PBKS has been guilty of exceeding the time limit in both of its two completed matches so far, and skipper Shreyas Iyer was fined Rs. 24 lakh after its match against Chennai Super Kings.
However, if PBKS is guilty of slow over-rates again, Shreyas will not be facing a ban as he would be according to old regulations.
The IPL has quietly rewritten how it polices over-rate offences.
In previous seasons, captains faced a one-match ban after three slow over-rate violations. That rule is now gone. Instead, the league has moved towards a system that prioritises financial penalties and in-game disadvantages over outright suspensions.

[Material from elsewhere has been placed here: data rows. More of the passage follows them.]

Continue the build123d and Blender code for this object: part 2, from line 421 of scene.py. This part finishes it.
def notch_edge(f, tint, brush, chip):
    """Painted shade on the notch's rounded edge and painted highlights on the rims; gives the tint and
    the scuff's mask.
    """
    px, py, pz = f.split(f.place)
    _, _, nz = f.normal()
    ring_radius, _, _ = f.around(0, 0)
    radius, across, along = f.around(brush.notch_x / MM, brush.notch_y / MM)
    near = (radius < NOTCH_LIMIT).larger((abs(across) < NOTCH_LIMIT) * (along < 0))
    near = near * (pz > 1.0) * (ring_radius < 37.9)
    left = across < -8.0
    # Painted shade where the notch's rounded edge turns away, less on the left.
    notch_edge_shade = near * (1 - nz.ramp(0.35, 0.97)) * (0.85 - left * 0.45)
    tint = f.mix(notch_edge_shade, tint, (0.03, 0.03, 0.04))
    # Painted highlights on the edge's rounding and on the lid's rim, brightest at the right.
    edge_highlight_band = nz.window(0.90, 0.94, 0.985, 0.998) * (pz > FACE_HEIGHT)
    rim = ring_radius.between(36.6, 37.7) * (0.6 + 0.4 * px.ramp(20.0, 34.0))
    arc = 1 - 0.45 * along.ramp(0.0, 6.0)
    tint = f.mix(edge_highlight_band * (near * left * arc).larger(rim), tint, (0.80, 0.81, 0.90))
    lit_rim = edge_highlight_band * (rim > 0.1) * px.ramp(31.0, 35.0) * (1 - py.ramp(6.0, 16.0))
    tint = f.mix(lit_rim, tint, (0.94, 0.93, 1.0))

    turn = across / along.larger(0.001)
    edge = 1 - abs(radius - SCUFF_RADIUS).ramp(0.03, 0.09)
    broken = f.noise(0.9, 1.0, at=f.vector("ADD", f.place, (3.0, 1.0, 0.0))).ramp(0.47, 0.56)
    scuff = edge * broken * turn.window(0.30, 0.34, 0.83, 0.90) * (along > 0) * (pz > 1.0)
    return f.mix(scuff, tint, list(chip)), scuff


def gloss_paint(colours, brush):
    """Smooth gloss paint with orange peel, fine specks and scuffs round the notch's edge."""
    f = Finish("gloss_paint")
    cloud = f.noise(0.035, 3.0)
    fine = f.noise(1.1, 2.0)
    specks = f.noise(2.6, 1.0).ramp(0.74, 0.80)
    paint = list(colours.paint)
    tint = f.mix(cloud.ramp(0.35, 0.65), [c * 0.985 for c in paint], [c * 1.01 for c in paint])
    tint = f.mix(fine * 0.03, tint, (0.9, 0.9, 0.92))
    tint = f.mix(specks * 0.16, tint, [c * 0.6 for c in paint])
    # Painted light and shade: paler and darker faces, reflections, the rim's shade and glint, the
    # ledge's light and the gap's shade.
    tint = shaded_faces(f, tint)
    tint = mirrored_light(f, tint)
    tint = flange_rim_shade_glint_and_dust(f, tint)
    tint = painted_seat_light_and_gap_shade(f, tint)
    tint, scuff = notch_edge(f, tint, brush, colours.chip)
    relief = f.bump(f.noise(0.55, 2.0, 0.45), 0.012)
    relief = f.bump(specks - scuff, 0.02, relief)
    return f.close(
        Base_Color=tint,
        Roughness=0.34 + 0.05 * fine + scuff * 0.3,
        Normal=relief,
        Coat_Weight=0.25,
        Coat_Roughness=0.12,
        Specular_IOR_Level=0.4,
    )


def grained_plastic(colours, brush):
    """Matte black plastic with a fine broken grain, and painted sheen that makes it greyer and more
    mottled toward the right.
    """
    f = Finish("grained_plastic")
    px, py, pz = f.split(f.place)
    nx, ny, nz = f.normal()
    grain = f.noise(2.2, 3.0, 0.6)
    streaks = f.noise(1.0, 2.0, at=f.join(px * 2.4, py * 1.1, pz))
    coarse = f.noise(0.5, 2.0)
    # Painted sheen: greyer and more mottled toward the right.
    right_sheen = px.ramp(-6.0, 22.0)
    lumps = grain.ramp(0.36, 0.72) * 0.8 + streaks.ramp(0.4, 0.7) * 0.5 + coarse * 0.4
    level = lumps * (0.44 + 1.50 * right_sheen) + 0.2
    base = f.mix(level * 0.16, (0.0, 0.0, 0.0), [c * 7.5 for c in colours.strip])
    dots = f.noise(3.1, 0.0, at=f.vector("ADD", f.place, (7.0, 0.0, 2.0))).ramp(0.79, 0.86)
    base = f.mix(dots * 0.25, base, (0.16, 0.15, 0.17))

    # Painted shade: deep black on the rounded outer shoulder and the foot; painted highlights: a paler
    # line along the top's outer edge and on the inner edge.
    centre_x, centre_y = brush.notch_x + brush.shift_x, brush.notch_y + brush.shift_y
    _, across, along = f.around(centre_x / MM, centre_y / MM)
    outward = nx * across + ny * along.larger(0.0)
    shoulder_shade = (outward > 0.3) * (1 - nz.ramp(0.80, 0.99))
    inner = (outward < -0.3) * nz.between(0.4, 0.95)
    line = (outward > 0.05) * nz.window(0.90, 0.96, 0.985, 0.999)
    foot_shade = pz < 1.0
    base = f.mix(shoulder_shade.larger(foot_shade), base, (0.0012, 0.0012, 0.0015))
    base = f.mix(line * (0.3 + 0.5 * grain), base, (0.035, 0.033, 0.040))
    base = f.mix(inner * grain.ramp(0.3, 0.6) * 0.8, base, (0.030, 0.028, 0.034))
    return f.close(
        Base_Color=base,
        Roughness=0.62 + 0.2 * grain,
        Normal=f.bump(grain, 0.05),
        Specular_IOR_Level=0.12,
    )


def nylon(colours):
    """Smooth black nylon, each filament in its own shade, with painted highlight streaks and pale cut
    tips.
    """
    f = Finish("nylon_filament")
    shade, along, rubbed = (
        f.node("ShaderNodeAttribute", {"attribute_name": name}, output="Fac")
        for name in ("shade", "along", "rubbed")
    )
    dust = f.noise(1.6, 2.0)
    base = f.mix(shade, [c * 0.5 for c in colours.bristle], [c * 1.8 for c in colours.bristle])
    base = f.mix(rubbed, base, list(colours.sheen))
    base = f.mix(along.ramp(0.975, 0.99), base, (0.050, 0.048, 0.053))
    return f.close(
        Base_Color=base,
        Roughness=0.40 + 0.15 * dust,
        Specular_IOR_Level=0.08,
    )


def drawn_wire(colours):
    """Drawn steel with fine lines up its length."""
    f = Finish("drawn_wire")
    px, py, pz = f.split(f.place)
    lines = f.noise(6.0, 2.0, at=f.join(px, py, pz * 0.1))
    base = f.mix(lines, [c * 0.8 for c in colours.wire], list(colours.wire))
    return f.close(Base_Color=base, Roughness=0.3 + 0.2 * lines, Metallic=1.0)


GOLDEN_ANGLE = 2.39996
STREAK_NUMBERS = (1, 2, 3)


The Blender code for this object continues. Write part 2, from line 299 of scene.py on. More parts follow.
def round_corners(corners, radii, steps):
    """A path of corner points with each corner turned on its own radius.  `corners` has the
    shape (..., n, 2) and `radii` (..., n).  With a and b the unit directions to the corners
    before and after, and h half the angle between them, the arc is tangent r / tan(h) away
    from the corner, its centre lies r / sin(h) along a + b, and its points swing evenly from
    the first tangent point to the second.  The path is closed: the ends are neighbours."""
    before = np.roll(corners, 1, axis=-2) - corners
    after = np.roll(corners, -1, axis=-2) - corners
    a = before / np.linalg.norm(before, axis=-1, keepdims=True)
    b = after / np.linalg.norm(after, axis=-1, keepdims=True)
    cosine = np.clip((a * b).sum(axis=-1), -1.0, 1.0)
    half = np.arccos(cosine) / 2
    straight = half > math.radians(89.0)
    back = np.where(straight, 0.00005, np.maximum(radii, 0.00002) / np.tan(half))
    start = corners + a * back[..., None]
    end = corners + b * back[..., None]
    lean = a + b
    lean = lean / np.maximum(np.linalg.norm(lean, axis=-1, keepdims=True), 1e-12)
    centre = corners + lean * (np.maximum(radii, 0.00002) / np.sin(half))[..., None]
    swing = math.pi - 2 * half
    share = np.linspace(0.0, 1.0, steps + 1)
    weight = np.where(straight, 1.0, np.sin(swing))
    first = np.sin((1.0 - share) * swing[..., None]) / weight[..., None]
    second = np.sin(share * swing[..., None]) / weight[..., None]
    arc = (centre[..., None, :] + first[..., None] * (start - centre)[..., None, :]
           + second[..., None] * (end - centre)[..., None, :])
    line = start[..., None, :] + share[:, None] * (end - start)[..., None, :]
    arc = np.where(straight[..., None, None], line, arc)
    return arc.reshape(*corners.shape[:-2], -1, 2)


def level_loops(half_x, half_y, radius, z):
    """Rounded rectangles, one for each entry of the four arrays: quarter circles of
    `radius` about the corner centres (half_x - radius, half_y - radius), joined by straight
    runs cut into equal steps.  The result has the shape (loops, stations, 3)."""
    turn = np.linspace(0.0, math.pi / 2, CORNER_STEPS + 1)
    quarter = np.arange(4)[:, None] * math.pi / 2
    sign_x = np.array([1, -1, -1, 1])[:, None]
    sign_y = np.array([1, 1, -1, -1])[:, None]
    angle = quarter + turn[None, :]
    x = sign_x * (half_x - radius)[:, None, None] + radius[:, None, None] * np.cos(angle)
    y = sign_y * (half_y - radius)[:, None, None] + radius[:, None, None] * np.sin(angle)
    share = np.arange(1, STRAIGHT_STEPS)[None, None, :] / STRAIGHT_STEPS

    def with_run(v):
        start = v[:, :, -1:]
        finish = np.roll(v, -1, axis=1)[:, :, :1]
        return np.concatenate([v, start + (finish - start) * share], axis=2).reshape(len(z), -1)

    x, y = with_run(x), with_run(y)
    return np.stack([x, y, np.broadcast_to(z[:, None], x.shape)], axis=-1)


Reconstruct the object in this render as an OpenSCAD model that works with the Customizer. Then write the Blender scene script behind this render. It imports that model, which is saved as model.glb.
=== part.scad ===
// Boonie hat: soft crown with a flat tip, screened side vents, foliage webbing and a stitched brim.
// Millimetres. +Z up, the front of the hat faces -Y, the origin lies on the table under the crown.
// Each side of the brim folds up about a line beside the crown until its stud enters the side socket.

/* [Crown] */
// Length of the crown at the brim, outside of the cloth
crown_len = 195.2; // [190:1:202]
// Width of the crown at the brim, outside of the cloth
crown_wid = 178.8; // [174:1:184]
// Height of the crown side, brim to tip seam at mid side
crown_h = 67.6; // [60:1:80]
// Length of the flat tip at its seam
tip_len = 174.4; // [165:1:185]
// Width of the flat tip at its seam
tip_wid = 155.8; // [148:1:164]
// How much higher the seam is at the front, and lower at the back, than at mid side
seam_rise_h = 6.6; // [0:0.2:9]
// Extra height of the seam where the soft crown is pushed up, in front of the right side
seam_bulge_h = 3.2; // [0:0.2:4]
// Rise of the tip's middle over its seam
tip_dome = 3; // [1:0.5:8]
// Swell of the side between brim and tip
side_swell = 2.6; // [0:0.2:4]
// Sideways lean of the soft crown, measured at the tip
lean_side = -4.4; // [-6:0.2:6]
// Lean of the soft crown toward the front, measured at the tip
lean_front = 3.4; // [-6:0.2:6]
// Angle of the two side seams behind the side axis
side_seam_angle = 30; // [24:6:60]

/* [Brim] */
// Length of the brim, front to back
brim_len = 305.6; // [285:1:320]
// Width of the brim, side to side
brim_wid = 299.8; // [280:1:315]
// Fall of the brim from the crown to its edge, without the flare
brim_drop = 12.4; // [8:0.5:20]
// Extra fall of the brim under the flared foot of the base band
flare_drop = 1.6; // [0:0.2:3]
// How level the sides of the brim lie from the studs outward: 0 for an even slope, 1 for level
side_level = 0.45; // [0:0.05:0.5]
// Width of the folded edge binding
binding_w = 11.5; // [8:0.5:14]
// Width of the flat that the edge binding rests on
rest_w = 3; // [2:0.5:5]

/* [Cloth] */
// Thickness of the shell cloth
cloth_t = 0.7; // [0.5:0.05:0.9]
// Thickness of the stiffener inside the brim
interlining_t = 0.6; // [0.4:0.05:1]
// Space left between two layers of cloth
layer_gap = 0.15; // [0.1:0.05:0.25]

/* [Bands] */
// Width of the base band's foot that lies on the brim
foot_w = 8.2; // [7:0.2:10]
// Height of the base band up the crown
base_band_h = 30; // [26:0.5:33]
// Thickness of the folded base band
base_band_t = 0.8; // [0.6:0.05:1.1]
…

The shift mirrors the International Cricket Council’s approach, with the introduction of demerit points. Every sanction imposed by the match referee adds to a player’s or official’s tally, and those points stay on record for 36 months. The threat, then, is less immediate but more cumulative, a slow burn rather than a sudden hit.
It is not just the captain who pays.
Under Article 2.22 of the IPL Code of Conduct:
The captain is fined Rs. 24 lakh for a second offence
Every other member of the playing XI, including the Impact Player, is fined Rs. 6 lakh or 25% of their match fee (whichever is lower)
There is also the possibility of in-match fielding restrictions, which can be far more damaging in tight contests than any post-match fine.